Ireland has historically had a high reliance on the UK as a market, with more than a third of agri-food exports destined for the country every year. The UK market is very valuable to Ireland, not just in terms of market size but also as their diet tends to be similar to the Irish diet.

“It’s our most lucrative market from a dairy and beef perspective, and it was the easiest market to send produce to, as we share similar dietary trends to the UK. For example, they consume a huge amount of cheddar, too, and outside of Ireland and the UK, the market [for cheddar cheese] would be much smaller,” says Buckley.

How can the sector mitigate Brexit’s effect?

The resounding response to the question of how to mitigate the effect of Brexit is to diversify the market.
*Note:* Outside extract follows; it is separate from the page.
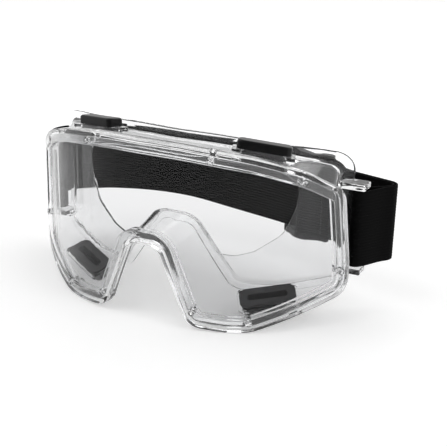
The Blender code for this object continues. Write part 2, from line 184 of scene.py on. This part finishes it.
# ---- mesh helpers -------------------------------------------------------------------------
def solid(name, parts, mat=None, sharp=40):
    """One object from closed shells given as (points, faces) in design millimetres."""
    bm = bmesh.new()
    for pts, faces in parts:
        vs = [bm.verts.new(Vector((p[0], p[1] - Y0, p[2])) * 0.001) for p in pts]
        for f in faces:
            bm.faces.new([vs[i] for i in f])
    bmesh.ops.recalc_face_normals(bm, faces=bm.faces)
    mesh = bpy.data.meshes.new(name)
    bm.to_mesh(mesh)
    bm.free()
    mesh.shade_smooth()
    mesh.set_sharp_from_angle(angle=math.radians(sharp))
    ob = bpy.data.objects.new(name, mesh)
    bpy.context.scene.collection.objects.link(ob)
    if mat:
        mesh.materials.append(mat)
    return ob


def loft(rings, closed):
    m, n = len(rings[0]), len(rings)
    pts = [p for r in rings for p in r]
    faces = []
    for a in range(n if closed else n - 1):
        b = (a + 1) % n
        faces += [(a * m + i, a * m + (i + 1) % m, b * m + (i + 1) % m, b * m + i)
                  for i in range(m)]
    if not closed:
        faces += [tuple(reversed(range(m))), tuple(range((n - 1) * m, n * m))]
    return pts, faces


def prism(plan, z0, z1):
    return loft([[Vector((p[0], p[1], z)) for p in plan] for z in (z0, z1)], False)


def rod(a, b, r, sides=24):
    d = (b - a).normalized()
    e = d.orthogonal().normalized()
    f = d.cross(e)
    ring = [(math.cos(t) * e + math.sin(t) * f) * r
            for t in (2 * math.pi * i / sides for i in range(sides))]
    return loft([[a + q for q in ring], [b + q for q in ring]], False)


def soften(ring, radii, n=2):
    """Round a ring's corners; radii are how far each rounding reaches along its edges."""
    out = []
    m = len(ring)
    for i, p in enumerate(ring):
        a, b = ring[i - 1], ring[(i + 1) % m]
        ra = min(radii[i], 0.45 * (a - p).length)
        rb = min(radii[i], 0.45 * (b - p).length)
        pa, pb = p + (a - p).normalized() * ra, p + (b - p).normalized() * rb
        for j in range(n + 1):
            t = j / n
            out.append(pa * (1 - t) ** 2 + p * 2 * t * (1 - t) + pb * t * t)
    return out


def boolean(target, cutters, how):
    for c in cutters:
        m = target.modifiers.new(how.lower(), "BOOLEAN")
        m.operation, m.solver, m.object = how, "EXACT", c
    bpy.context.view_layer.update()
    deps = bpy.context.evaluated_depsgraph_get()
    mesh = bpy.data.meshes.new_from_object(target.evaluated_get(deps))
    target.modifiers.clear()
    old, target.data = target.data, mesh
    bpy.data.meshes.remove(old)
    for c in cutters:
        bpy.data.objects.remove(c)
    mesh.shade_smooth()
    mesh.set_sharp_from_angle(angle=math.radians(32))


def flats(ob):
    """Shade flat faces by their own normals, which clear plastic needs to look clear."""
    m = ob.modifiers.new("normals", "WEIGHTED_NORMAL")
    m.mode, m.weight, m.keep_sharp = "FACE_AREA", 100, True
    return ob


def bevelled(ob, width):
    m = ob.modifiers.new("bevel", "BEVEL")
    m.width, m.segments = width, 2
    m.limit_method, m.angle_limit = "ANGLE", math.radians(35)
    return ob


# ---- materials ----------------------------------------------------------------------------
def nodes_of(name):
    m = bpy.data.materials.new(name)
    m.use_nodes = True
    nt = m.node_tree
    return m, nt, nt.nodes["Principled BSDF"]


def tex(nt, kind, scale, **props):
    coord = nt.nodes.new("ShaderNodeTexCoord")
    t = nt.nodes.new(kind)
    nt.links.new(coord.outputs["Object"], t.inputs["Vector"])
    t.inputs["Scale"].default_value = scale
    for k, v in props.items():
        if k in t.inputs:
            t.inputs[k].default_value = v
        else:
            setattr(t, k, v)
    return t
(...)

Dr Kevin Hanrahan, head of Rural Economy Development programme, Teagasc, says that while the UK is a major market for Ireland, its reliance has been declining in recent years. In order to replace the UK as a major market, Ireland has to look further afield.

“With the EU market already quite saturated, Ireland is looking to places like Japan and China. The diversification challenge is enormous - it’s a competitive world out there,” he says.

Fallon agrees that diversification is key but is optimistic of its success. “Irish food producers have a long history of creating successful overseas markets for their product. This, coupled with a focus on continuing to produce a premium, sustainably produced product, will provide an excellent platform from which to grow markets in the EU and beyond.”